How California lost control of the pandemic

A sign outside of the Stanford Theatre announced its temporary closure in downtown Palo Alto on March 4, 2020. Photo by Nhat V. Meyer, Bay Area News Group

About two months after Gov. Gavin Newsom began easing California’s stay-at-home order — the country’s first, which cemented the Golden State as a national model — the state is monitoring 31 of 58 counties for concerning coronavirus trendlines. Bars and indoor restaurants are closing back down. Testing has re-emerged as a massive challenge. And hospitalizations have more than doubled since early June.

What went wrong? 

One big factor is that many Californians haven’t been wearing masks and avoiding crowds, UCSF professor of medicine Robert Wachter argues in the Atlantic. There was inconsistent messaging around masks, and when Newsom ordered all Californians to wear them, numerous county sheriffs said they wouldn’t enforce the order

Enforcement generally has been a major hurdle, in part because of confusing and mixed messaging. For example, the state abruptly told Alameda County on Friday it was no longer allowed to offer outdoor dining. Many frustrated businesses don’t plan to comply. (A similar fiasco happened last week in Santa Clara County.) 
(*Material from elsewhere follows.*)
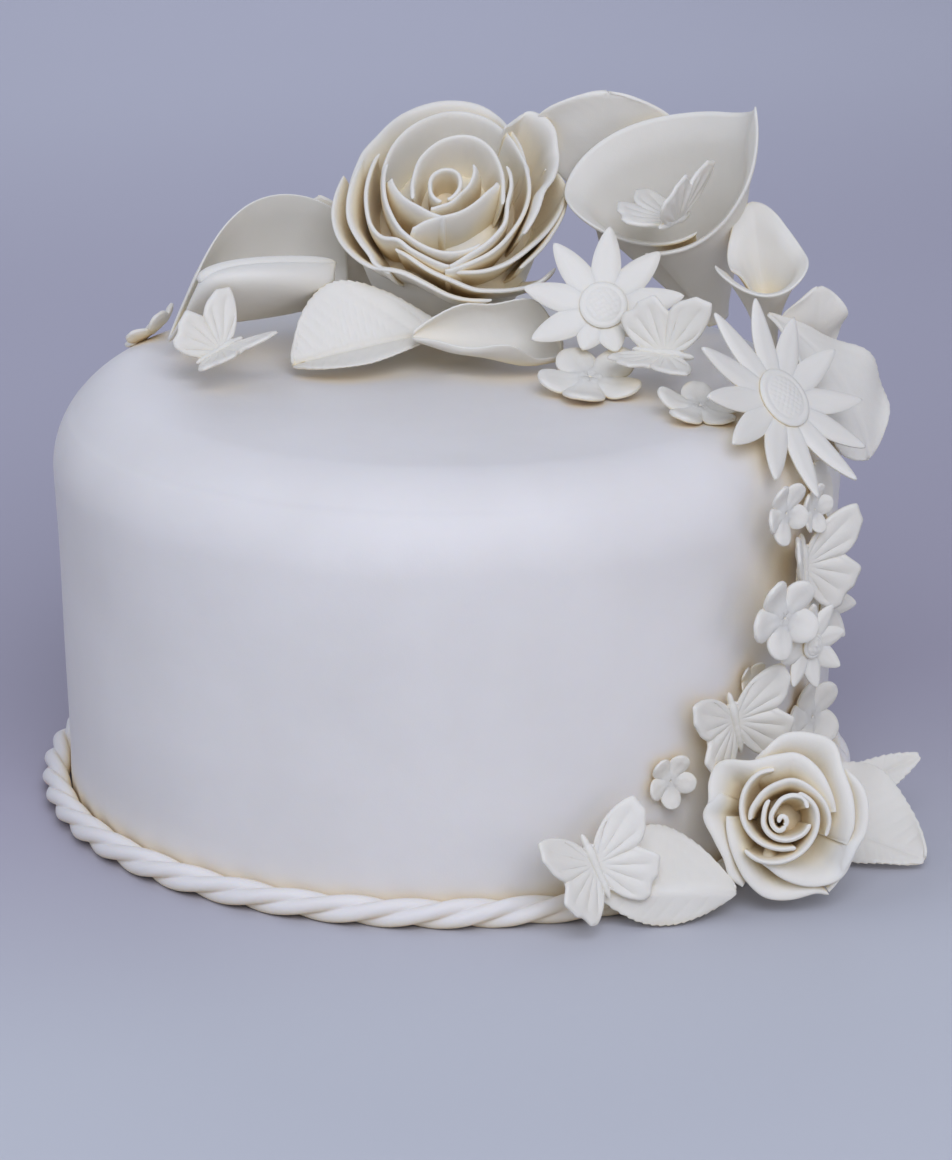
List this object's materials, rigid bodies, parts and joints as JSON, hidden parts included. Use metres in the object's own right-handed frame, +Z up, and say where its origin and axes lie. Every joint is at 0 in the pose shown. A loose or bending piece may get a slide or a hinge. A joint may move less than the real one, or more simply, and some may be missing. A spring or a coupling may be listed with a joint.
{
  "type": "single_tier_cake",
  "caption": "Round single-tier cake in ivory sugar paste, with a twisted rope border and sugar roses, calla lilies, daisies, blossoms, leaves and butterflies.",
  "frame": {"origin": "middle of the underside of the cake, on the surface it stands on", "axes": "+Z up, -Y the front that the picture shows, +X to the right of who looks at the front"},
  "size_m": [0.2318, 0.2285, 0.1796],
  "materials": {
    "paste": "satin",
    "flower_paste": "matt"
  },
  "bodies": {
    "root": {"cake_body": "paste", "rope_border": "paste", "blossom_edge": "flower_paste", "blossom_front": "flower_paste", "blossom_left": "flower_paste", "blossom_side_back": "flower_paste", "blossom_side_high": "flower_paste", "blossom_side_large": "flower_paste", "blossom_side_low": "flower_paste", "blossom_side_pointed": "flower_paste", "blossom_side_tiny": "flower_paste", "blossom_side_twin": "flower_paste", "butterfly_calla": "flower_paste", "butterfly_foot": "flower_paste", "butterfly_left": "flower_paste", "butterfly_right": "flower_paste", "butterfly_side_high": "flower_paste", "butterfly_side_low": "flower_paste", "calla_left": "flower_paste", "calla_right": "flower_paste", "calla_small": "flower_paste", "daisy_left": "flower_paste", "daisy_right": "flower_paste", "daisy_side": "flower_paste", "leaf_back": "flower_paste", "leaf_behind": "flower_paste", "leaf_foot_left": "flower_paste", "leaf_foot_right": "flower_paste", "leaf_foot_small": "flower_paste", "leaf_front_curled": "flower_paste", "leaf_front_left": "flower_paste", "leaf_shoulder": "flower_paste", "leaf_side_curl": "flower_paste", "petal_shoulder": "flower_paste", "rose_foot": "flower_paste", "rose_top": "flower_paste"}
  },
  "joints": []
}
  • Union City Mayor Carol Dutra-Vernaci“I can’t help feeling sometimes that our residents wonder what in the world we’re doing, and this is a good example when we don’t always have the information either.”

Another factor: The state never got a handle on the disease, because it failed to provide adequate testing from day one, a Los Angeles Times investigation reveals

Newsom is set to unveil a new testing strategy today that includes increased testing in local labs and hospitals. But many of these systems also face a dearth of supplies, CalMatters’ Ana Ibarra reports

  • Dr. David Witt, Kaiser Permanente’s national infectious disease leader: “There are not enough machines and equipment in existence to meet the current national and global need for diagnostic testing. … It is highly likely that testing will continue to be a challenge, one that is likely to get worse before it improves.”

The coronavirus bottom line: As of 9 p.m. Sunday night, California had 320,804 confirmed coronavirus cases and 7,017 deaths from the virus, according to a CalMatters tracker.